Khari Matthew "King Black" Troutman faces charges of domestic assault, kidnapping and promoting prostitution, records show.

The woman told police she met Troutman at a Comfort Inn in Silver Springs, Md. She said she agreed to work for him as a prostitute. Troutman had promised to return her to Maryland by Thursday to visit her children in foster care, but he kept her against her will at a Microtel Hotel near Shallowford Road, she told police.

When the woman told Troutman she would leave and find a way back to Maryland without him, he reportedly beat her. Her face was marked with bruises, according to an incident report. She begged him to let her eat, and he walked her to a nearby Applebee's restaurant. She was able to go to the restroom and borrow someone's cell phone to call police, according to the arrest report.

When Troutman was questioned by police, he said he was in a romantic relationship with the woman. He said he and his friend "Killa" were sightseeing with the woman and two prostitutes. He said the woman chose to prostitute herself on her own time.

The ads on the Backpage website, which features a section for adult entertainment, offer escapism and pleasure.

"I am good at what I do and I enjoy what I do," reads the woman's ad on Backpage. "You will leave satisfied and wanting to come back for more."

Chattanooga police Chief Bobby Dodd said investigators work all venues where prostitution is present.

"We monitor local papers. We monitor Internet sites. Anything you think of where there's men's and women's services that can be bought and sold we monitor those. We do reverse stings," he said. "We do roundups. We send out people [undercover] who work as johns and pick up prostitutes."

Dodd declined to talk about the specifics of the ongoing case.

He said no one has ever uncovered a prostitution ring or found anyone being held as a slave locally.

"Most of these women who get into this are in it for some reason. Either ... something's gone terribly wrong in their life. They're addicted to drugs. Mental illness," he said. "And they get hooked up with someone who hustles them. 'Let's work together. I care about you.' And in the end we know it's about money."

A Facebook page says the woman has two young sons. She smiles in her profile picture in a tightly cropped photo with her toddler touching her mouth. An infant clings to her chest. She has 75 online friends.

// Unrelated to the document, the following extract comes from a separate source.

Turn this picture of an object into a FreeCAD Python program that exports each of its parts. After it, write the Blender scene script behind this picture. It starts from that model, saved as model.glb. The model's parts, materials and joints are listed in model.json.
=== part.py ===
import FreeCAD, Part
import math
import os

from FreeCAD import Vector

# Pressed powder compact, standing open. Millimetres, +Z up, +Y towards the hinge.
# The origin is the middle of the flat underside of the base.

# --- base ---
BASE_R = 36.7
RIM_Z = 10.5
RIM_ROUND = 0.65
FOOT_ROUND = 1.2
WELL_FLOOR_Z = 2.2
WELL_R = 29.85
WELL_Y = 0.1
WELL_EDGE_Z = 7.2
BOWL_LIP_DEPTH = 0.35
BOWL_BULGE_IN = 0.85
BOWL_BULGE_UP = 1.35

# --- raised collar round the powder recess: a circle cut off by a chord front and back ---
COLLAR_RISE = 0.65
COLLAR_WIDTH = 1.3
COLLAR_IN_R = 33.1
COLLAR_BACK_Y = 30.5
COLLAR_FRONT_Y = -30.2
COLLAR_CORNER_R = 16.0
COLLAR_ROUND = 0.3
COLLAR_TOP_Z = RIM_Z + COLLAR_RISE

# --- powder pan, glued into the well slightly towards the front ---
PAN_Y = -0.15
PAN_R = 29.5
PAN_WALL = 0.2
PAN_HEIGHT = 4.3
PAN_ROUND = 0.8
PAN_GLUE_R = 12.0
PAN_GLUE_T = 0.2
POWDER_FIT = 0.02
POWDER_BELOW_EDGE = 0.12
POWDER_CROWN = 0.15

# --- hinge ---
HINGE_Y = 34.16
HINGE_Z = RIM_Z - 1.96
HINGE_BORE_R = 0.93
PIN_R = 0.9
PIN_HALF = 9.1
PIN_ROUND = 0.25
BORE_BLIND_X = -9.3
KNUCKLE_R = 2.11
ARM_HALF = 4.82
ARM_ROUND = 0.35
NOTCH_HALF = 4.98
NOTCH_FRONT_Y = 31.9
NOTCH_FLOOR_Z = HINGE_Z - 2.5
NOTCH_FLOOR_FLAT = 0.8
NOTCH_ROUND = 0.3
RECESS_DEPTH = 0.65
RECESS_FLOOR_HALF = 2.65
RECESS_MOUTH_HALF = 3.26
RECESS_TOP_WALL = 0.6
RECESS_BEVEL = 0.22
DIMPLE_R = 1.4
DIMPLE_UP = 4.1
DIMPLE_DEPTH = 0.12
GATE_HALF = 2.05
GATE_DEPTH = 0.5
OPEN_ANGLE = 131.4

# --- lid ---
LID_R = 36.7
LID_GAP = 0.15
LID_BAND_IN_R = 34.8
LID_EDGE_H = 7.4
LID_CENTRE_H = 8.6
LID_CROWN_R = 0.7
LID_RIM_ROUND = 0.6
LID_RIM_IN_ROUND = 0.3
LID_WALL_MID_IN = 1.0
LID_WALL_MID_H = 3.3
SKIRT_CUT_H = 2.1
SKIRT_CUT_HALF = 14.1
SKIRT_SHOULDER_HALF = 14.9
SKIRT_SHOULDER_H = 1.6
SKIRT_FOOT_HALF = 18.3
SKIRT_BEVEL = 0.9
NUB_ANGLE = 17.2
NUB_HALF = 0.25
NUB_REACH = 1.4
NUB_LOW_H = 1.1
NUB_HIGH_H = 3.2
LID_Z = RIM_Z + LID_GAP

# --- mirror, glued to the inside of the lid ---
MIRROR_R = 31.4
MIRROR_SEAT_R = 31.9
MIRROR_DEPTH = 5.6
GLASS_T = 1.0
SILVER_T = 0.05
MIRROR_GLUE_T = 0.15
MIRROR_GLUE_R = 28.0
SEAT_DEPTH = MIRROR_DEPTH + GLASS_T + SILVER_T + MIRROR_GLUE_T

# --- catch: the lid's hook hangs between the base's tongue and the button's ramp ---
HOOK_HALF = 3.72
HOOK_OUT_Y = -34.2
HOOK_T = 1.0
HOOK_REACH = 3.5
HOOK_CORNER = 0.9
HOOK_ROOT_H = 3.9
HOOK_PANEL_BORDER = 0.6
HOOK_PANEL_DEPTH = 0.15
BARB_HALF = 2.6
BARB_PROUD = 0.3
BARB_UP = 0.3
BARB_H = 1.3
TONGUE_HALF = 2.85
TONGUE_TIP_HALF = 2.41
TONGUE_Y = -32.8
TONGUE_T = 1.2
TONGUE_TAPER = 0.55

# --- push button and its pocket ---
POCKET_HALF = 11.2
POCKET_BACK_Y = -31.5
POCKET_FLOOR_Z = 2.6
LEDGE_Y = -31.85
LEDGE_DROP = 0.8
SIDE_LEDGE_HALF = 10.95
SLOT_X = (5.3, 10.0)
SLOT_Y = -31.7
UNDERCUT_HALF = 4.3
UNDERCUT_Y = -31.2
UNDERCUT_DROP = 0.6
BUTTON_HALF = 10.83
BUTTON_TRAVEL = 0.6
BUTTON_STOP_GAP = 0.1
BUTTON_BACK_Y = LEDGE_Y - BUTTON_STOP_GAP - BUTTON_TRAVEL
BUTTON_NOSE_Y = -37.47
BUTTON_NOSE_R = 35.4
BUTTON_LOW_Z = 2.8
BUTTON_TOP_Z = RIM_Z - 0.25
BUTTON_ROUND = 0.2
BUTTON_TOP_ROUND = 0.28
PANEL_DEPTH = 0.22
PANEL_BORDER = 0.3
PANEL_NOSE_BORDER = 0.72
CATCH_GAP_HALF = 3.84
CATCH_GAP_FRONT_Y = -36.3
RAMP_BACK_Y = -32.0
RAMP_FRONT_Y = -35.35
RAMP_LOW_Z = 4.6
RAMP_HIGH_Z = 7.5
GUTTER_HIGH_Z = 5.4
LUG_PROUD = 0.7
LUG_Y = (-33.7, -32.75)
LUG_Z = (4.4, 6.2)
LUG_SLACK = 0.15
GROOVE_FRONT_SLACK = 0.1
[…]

In an old Myspace account, she wrote, "My life has always been hell. Abused by my grandmother. Raped almost everywhere I go and abandoned by my mom. Every guy I have dated has been ashamed of me and don't like to take me out in public and they always expect sex from me." She was 17 the time of the post.

"NOTHING BUT TALK"?

Organizations such as the Partnership for Families, Children and Adults and a local organization dedicated to ending sex trafficking -- Second Life Chattanooga -- have rallied the community in the past year to be aware of the problem. They have spoken of how it continues to be a growing problem in the state. Second Life doesn't provide services for victims, but instead promotes awareness of the problem.

Regina McDevitt, director of crisis services at the Partnership, declined to say how many trafficking victims the Partnership has helped.

"When you just have a few, it's hard to give that data out," she said.

"The services are currently limited to what we have. And we can fit [trafficking victims] in the scope of our current programming," she said. "But they have some really different needs is what we're discovering. We need to continue to have training and find dollars to provide services."

In the list of sexually explicit ads, a Van Nuys, Calif.-based organization, Children of the Night, features an ad for the Chattanooga area to help children who may be prostituted.

Lois Lee, president and founder of the organization, said there has been little action nationwide when it comes to trafficking. People are quick to speak out against it, but often don't rush to help, she said.

"The so-called trafficking organizations who do nothing but talk created such bad will between trafficking organizations and Backpage and Craigslist that it took me two years to get the meeting with Backpage to get this program going," she said. "Think how many children suffered while these do-gooders engaged in self-promotion on the backs of the children they claim to help. The attorney generals in America spend more time protecting consumers from auto shops than children and parents who fall victim to nongovernmental organizations who say they do one thing and then do another."

Lee said her organization's ad campaign on Backpage is relatively new.

"Rescued two girls from pimps in first week. Another agency told us they rescued a girl with police after the girl saw our ad," she said.

Troutman remains in the Hamilton County Jail on a $165,000 bond. His next court date is Monday before Hamilton County Sessions Court Judge David Bales.